Hey, you are now in second year. How was your result ? I don't want to be the bad guy but its better to be bad than to lie. Let me make it easy for you.

*Do not under any circumstances let your grades fall below 60%*. You'll thank me later. The reason is quite simple. Most companies have an eligibility criteria for letting you sit for placements. By now I'm sure you must have figured out everything all by yourself but its worth repeating. As a CSE student the problem is more profound. All MNCs have this criteria and now even Non-MNCs are following suite. So do not make that mistake. Sure it might require efforts on your part if studying doesn't come naturally to you  :P:  but in the end you'll thank yourself.

Do whatever it takes to do it. But also don't kill yourself over it. My friends have struggled at the last moment and only a few managed to catch up. Thing is that you have time. If your second year goes well then just maintain it. I repeat, maintain it. In fact I'd recommend you to improve it. Just in case something happens out of your control so your grades don't take a hit.

Start browsing this forum to get a glimpse of placements. You don't have to do anything but just start this from day one(whichever it is you decide) and keep reading the posts here.

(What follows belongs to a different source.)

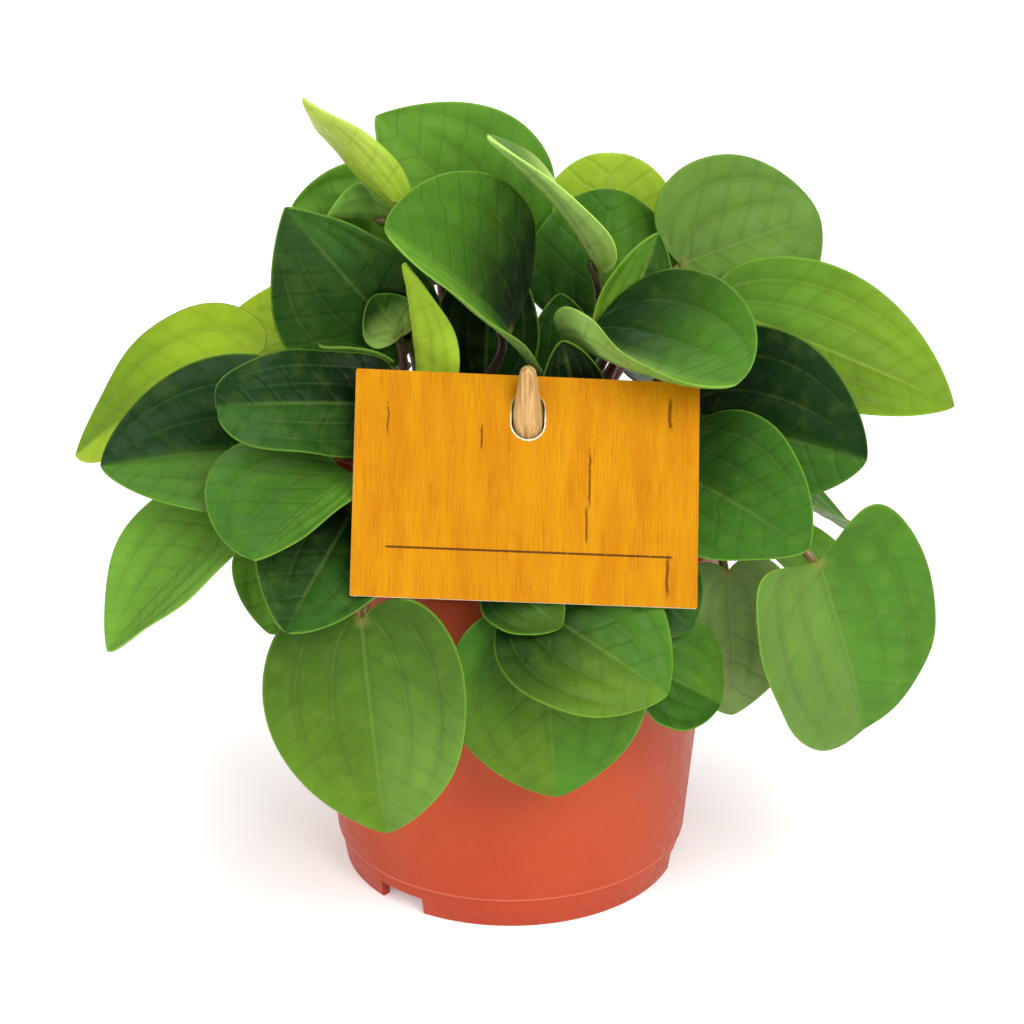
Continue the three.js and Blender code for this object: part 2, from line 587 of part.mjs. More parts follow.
function stemSolid(name) {
  const stem = STEMS[name];
  const stemRadius = (share) => STEM_RADIUS * (1 - STEM_TAPER * share);
  const stalkRadius = (share) => STALK_RADIUS + (STALK_END_RADIUS - STALK_RADIUS) * share;
  const parts = [solidOf(rod(stemCurve(stem, 0), stemRadius, STEM_STEPS, STEM_SIDES))];
  for (const leaf of LEAVES.filter(([, stemName]) => stemName === name)) {
    const curve = stalkCurve(leaf, bladeFrame(leaf));
    parts.push(solidOf(rod(curve, stalkRadius, STALK_STEPS, STALK_SIDES)));
  }
  return wasm.Manifold.union(parts);
}

// ---------------------------------------------------------------- the object

const materials = {
  pot: new THREE.MeshStandardMaterial({ name: "pot", color: 0xc8552f, roughness: 0.45 }),
  soil: new THREE.MeshStandardMaterial({ name: "soil", color: 0x2b1d14, roughness: 1 }),
  stem: new THREE.MeshStandardMaterial({ name: "stem", color: 0x6b3a24, roughness: 0.5 }),
  leaf: new THREE.MeshStandardMaterial({ name: "leaf", color: 0x3f7f2c, roughness: 0.4 }),
  wood: new THREE.MeshStandardMaterial({ name: "wood", color: 0xdcb984, roughness: 0.7 }),
  card: new THREE.MeshStandardMaterial({ name: "card", color: 0xf0a01c, roughness: 0.5 }),
};

const plant = new THREE.Group();
plant.name = "potted_peperomia";

function addPiece(name, geometry, material) {
  const mesh = new THREE.Mesh(geometry, material);
  mesh.name = name;
  plant.add(mesh);
}

addPiece("pot", geometryOf(potSolid()), materials.pot);
addPiece("soil", geometryOf(soilSolid()), materials.soil);
addPiece("label_pin", geometryOf(solidOf(pinShape(0))), materials.wood);
addPiece("label_card", geometryOf(cardSolid()), materials.card);
for (const name of Object.keys(STEMS)) {
  addPiece(`stem_${name}`, geometryOf(stemSolid(name)), materials.stem);
}
for (const leaf of LEAVES) {
  addPiece(`leaf_${leaf[0]}`, geometryOf(solidOf(bladeGeometry(bladeFrame(leaf)))), materials.leaf);
}

export default plant;
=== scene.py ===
"""Potted peperomia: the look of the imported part, built around its fixed frame.

Sizes are millimetres and angles degrees, and meshes are turned into metres when made.
Materials, lights and the camera work in metres. Colours are screen colours, 0 to 255.
"""

import math
import random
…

They will give you a very good idea of how this thing works.Thing called placement. Although I've barely scratched the surface but you get the idea. My only concern for you is that you should be able to sit for placements and for that you need to cross the 60% mark. Trust me you are not that far  :O: 

Lastly, always remember that things might not always work the way it was intended to. If that wasn't the case then we should do nothing but sit because we know everything. Which fortunately is not the case  :(grin): . This is not the end of the world so keep that in mind also. You may not get the best job but why take chances ? Try while you still have time and if Plan A didn't work then there are many more letters in the English alphabet  :): 

Have a good time

----------


## dimpysingh

just apply to different entarance examination tests i am sure you would get the admission at the suitable place

----------


## EvolutionX

I totally forgot about exams. I'll get you the specifics but right now my head hurts. Didn't sleep in a long time  :(snooze):

----------


## msajaa

Normally you need 60% in your b.Tech to get placement.But you should have 60% in your 10th standard and 12th standard.The main thing is your knowledge will get counted.Good communication skill is also very important.

----------


## msarts

Most of the companies percentage criteria is same, it can differ in stages of selection.The most important thing to enter in the companies other than percentage is that you should increase your personality development.Build your confidence level.
you should have passed your 10th class & also 10+2 with a minimum of 60% from a recognised school board/university.
You should have completed your graduation degree with a minimum of 65%.

You should not have any pending backlogs.Not more than 2 years gap candidates in their studies are allowed.Candidates should have good communication skills.Candidates should be good at programming & analytical skills.

----------


## Aashadd

After 2nd your start giving interview. It will increase your knowledge and confidence.
Practical knowledge is very important.

----------


## msec123

The main thing is your knowledge will get counted.Good communication skill and programming skill is very important.And throughout education you need 60% aggregate.

----------


## Devansh Singh

the minimum criteria for appearing in placements is 60%

----------


## msec123

Along with 60% of marks, communication is very much important to get the placement.

----------